2. Loyal and Conscientious Performance. During your employment with the Company, you shall devote your full business energies, interests, abilities and productive time to the proper and efficient performance of your duties to the Company; provided that, you shall not be precluded from engaging in civic, charitable or religious activities or from serving on a maximum of one outside board of directors and a reasonable number of industry related boards of directors for business purposes, so long as such participation does not present any conflict of interest with the Company or adversely and materially affect your performance of duties for the Company.
3. Base Salary. Your base salary is $141,960 per year, less standard payroll deductions and all required withholdings, payable in regular periodic payments in accordance with Company policy. Your salary will be reviewed by the Compensation Committee of the Board of Directors of the Company (or the full Board, if there is no such committee) (the “Board”) in its discretion and in accordance with Company policy for executives.
4. Benefits. In accordance with Company policy and the terms of the applicable plan documents, you shall be eligible to participate in benefits under any executive benefit plan or arrangement which may be in effect from time to time and made available to the Company’s executive or key management employees, which shall be at least as favorable as the benefits made available to regular, full-time, salaried employees of the Company.

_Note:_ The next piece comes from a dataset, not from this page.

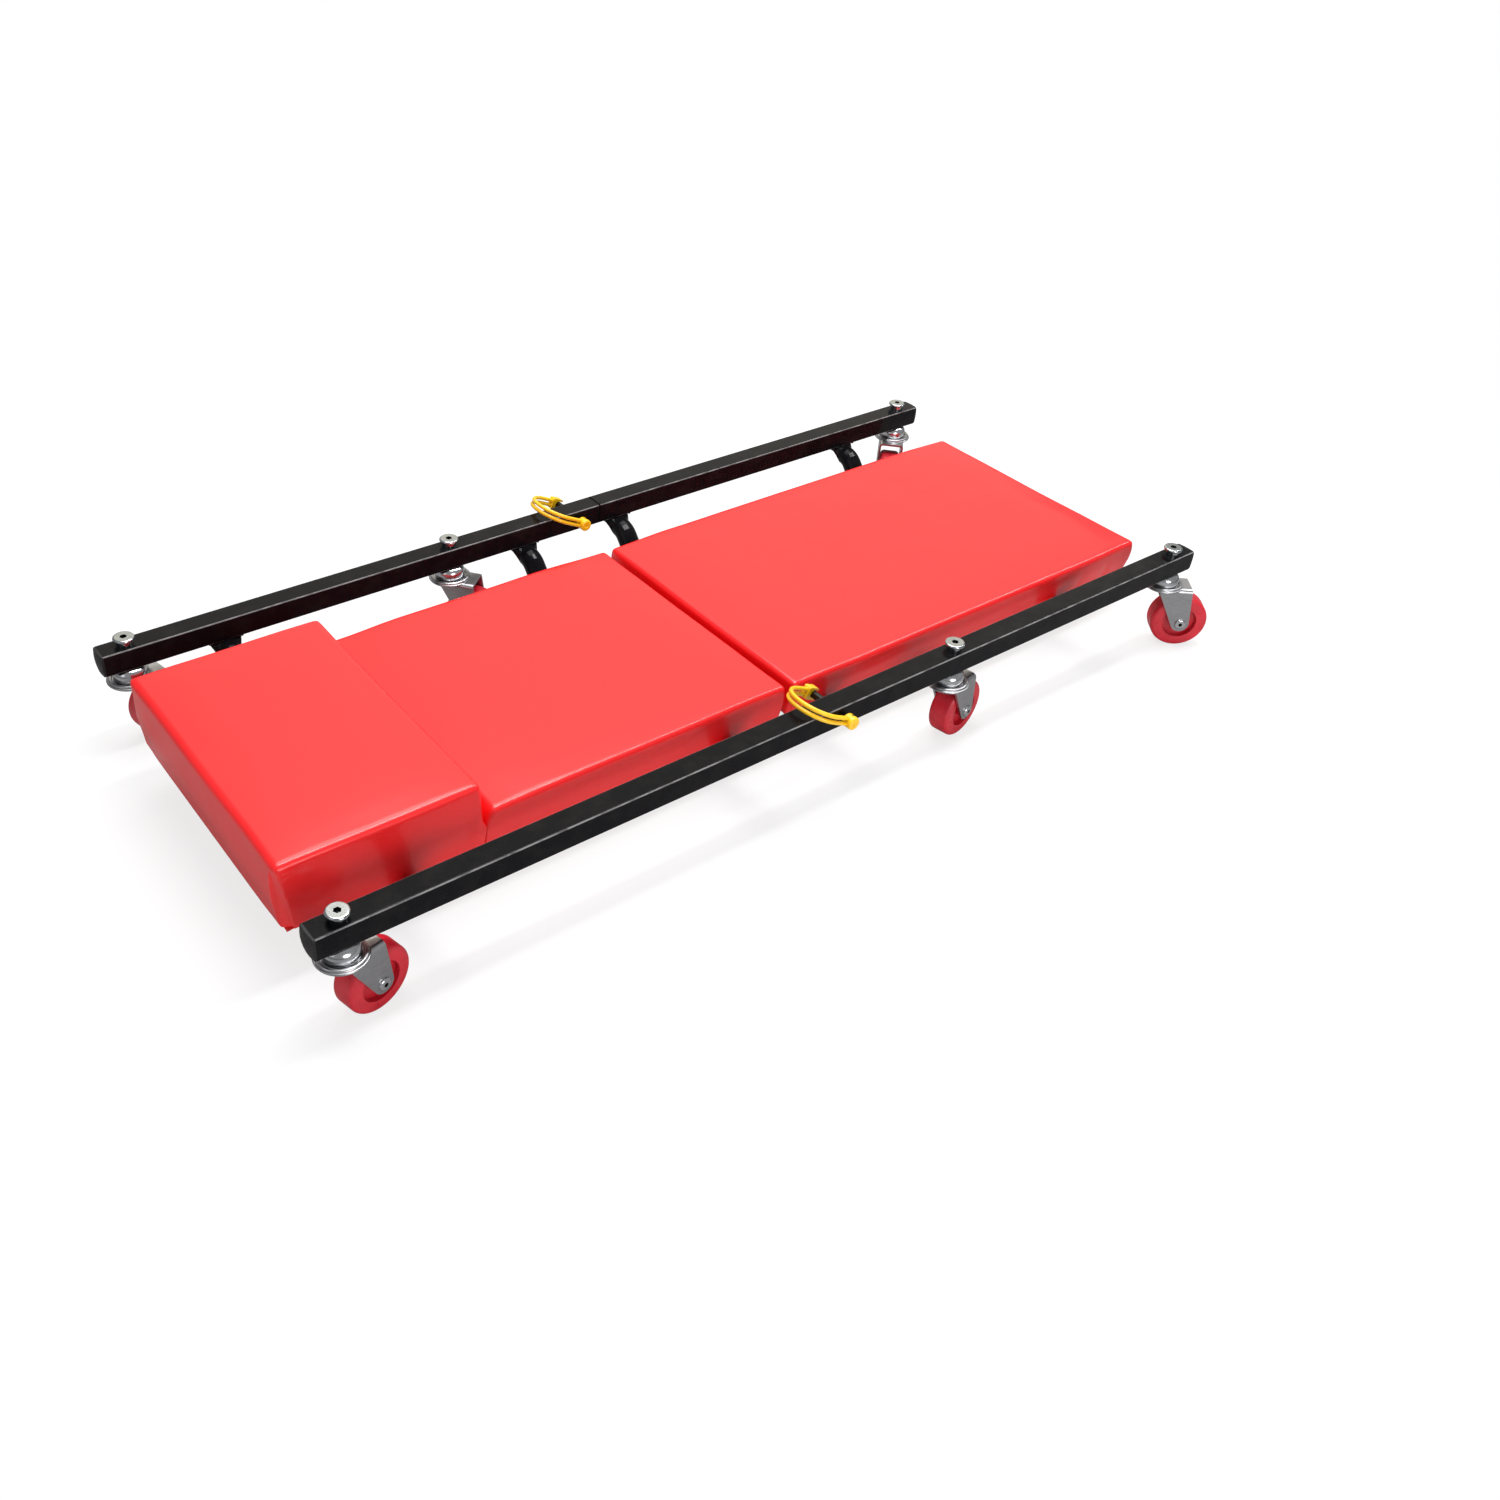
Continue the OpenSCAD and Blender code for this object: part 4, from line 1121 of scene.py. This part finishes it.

5. Bonus. In addition to your base salary, you will be eligible to receive a potential bonus in accordance with the terms of the Company’s then current executive compensation or bonus plan, if any, as approved by the Board.
6. Stock Options. You have been granted options to purchase shares of common stock of the Company and are eligible to receive additional grants from time to time at the discretion of the Board (the “Stock Options”). Such Stock Options are subject to the terms and conditions of the particular plan under which the Stock Options were granted, and any additional terms set forth in the Notice of Grant or the Stock Option Agreement(s) delivered to you by the Company following each such grant. Your Stock Options are not affected by this Agreement, except as described specifically in Section 12 below.
7. At Will Employment. Employment with the Company is for no specified period of time. Your employment with the Company will be “at-will,” meaning that either you or the Company may terminate your employment at any time and for any reason, with or without cause. Any contrary representations which may have been made to you are superseded by this Agreement. This is the full and complete agreement between you and the Company regarding the nature of your employment. Although your job duties, title, compensation and benefits, as well as the Company’s personnel policies and procedures, may change from time to time, the “at-will” nature of your employment may only be changed in an express written agreement signed by you and the Company’s CEO.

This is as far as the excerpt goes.